New York — A state appellate court here has overturned preliminary injunctions requested by activist investors who had blocked the merger of Fuji Xerox and Xerox, possibly opening the door to negotiations between the embattled firms.
Reuters reported that the ruling could give Menahga, Japan-based Fujifilm leverage to pressure Xerox back to the bargaining table. In a separate suit, Fujifilm is seeking is seeking more than $1 billion in damages for breach of contract.
Back in May, Xerox nixed the $6.1 merger with Fuji Xerox as part of a settlement with dissident shareholders Carl Icahn and Darwin Deason.

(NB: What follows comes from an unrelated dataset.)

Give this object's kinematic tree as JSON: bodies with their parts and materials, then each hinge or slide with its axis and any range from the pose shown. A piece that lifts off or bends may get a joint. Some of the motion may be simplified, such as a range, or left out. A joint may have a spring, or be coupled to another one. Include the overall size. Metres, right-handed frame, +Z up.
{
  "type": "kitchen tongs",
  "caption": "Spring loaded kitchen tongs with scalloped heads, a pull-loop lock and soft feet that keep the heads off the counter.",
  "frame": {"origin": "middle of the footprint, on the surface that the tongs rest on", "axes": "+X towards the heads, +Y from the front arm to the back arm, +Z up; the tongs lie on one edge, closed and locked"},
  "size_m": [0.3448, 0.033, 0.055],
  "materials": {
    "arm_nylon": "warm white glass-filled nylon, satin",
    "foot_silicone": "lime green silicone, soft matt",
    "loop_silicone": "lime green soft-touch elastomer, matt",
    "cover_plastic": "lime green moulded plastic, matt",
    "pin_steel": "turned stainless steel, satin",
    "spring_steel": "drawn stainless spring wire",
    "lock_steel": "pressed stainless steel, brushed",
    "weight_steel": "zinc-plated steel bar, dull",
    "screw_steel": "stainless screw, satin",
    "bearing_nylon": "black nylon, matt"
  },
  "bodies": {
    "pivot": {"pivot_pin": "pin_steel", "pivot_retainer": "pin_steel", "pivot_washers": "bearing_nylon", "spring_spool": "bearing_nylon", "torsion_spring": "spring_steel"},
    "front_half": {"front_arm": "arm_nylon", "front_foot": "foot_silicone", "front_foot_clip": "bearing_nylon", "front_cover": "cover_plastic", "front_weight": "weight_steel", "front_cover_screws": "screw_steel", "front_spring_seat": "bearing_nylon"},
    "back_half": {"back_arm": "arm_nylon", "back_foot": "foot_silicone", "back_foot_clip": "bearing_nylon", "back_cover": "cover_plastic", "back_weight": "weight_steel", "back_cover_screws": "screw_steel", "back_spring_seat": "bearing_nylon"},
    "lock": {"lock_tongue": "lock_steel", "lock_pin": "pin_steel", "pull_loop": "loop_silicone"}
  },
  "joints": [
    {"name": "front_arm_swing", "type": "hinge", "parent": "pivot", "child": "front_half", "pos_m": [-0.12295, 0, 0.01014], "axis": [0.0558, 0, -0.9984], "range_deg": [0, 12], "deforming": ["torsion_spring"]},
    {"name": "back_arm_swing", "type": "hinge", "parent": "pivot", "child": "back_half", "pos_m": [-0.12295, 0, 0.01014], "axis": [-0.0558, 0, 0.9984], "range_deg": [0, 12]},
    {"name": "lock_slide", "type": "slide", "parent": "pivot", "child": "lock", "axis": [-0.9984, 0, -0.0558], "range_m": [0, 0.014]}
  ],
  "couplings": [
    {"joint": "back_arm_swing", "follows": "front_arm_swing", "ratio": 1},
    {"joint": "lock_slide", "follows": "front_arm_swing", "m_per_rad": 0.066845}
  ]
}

After weeks of lawsuit threats and accusations of back-room deals being cut, Norwalk, CT-based Xerox announced it had abandoned the deal. This led to the ouster of CEO Jeff Jacobsen, who resigned, as did five other board members. John Visentin, Keith Cozza, Jonathan Christodoro, Nicholas Graziano and Scott Letier all were appointed to the board, with Visentin named CEO.
How the overturned preliminary injunction will impact the scenario remains to be seen, though Fujifilm could theoretically increase the offer to garner Xerox shareholder sympathy. The new Xerox regime remains steadfast in exploring other scenarios to add shareholder value and maintain the health and vibrancy of the company moving forward.

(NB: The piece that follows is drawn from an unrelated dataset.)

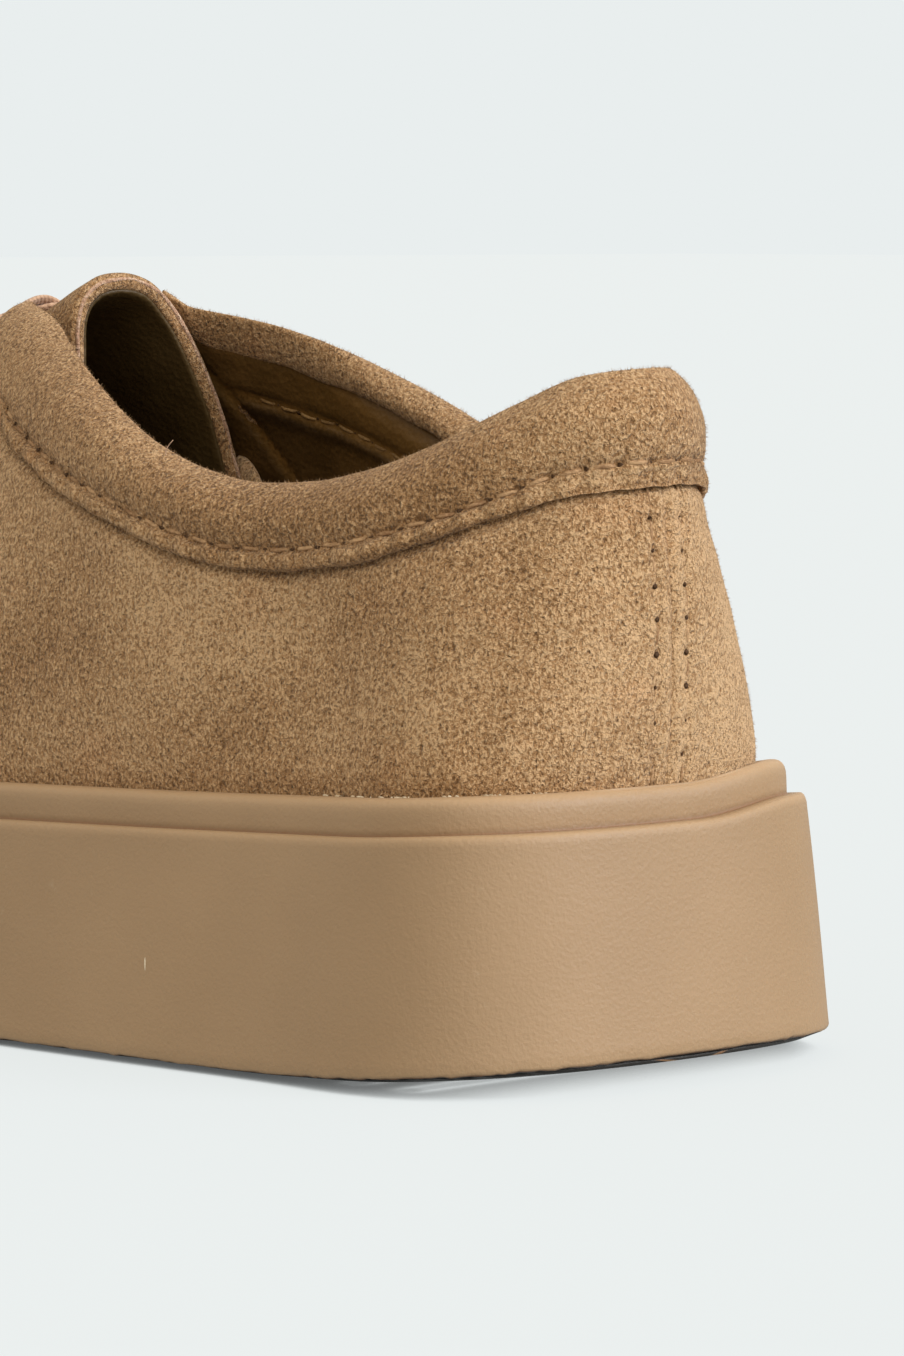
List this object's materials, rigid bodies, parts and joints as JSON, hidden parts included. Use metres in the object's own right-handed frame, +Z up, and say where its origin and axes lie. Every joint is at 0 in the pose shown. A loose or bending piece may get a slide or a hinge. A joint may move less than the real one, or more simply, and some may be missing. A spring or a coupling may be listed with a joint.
{
  "type": "derby shoe",
  "caption": "Low suede derby shoe for the left foot: open lacing, padded rolled collar, arched tongue and a thick flared rubber cupsole with a rounded rim.",
  "frame": {"origin": "middle of the bounding box, on the floor plane under the sole", "axes": "toe towards -Y, heel towards +Y, outer side of this left shoe towards +X, up is +Z"},
  "size_m": [0.1054, 0.2996, 0.1044],
  "materials": {
    "suede": "tan suede, short mottled nap, no gloss",
    "gum_rubber": "fine satin grain, moulded gum rubber",
    "lining_leather": "smooth olive-brown lining leather, low sheen",
    "lace": "flat woven cotton, matt"
  },
  "bodies": {
    "root": {"cupsole": "gum_rubber", "insole": "lining_leather", "upper": "suede", "collar": "suede", "tongue": "suede", "laces": "lace"}
  },
  "joints": []
}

In a statement published by Reuters, Fujifilm maintains that the original agreement remains in the best interest of shareholders for the respective companies.
“(The) Court’s decision will allow us to discuss with Xerox the fulfillment of the original agreement. All Xerox shareholders ought to be able to decide for themselves the operational, financial, and strategic merits of the transaction to combine Fuji Xerox and Xerox,” the statement read.
In January, Fujifilm and Xerox announced an agreement to merge Xerox with the joint Asian venture Fuji Xerox. The move would have positioned Fujifilm as the controlling company. That initiated a proxy battle by Deason and Icahn, owners of 15 percent of Xerox, on the grounds that the deal vastly undervalued the 113-year-old firm.
Xerox declined to comment on the matter.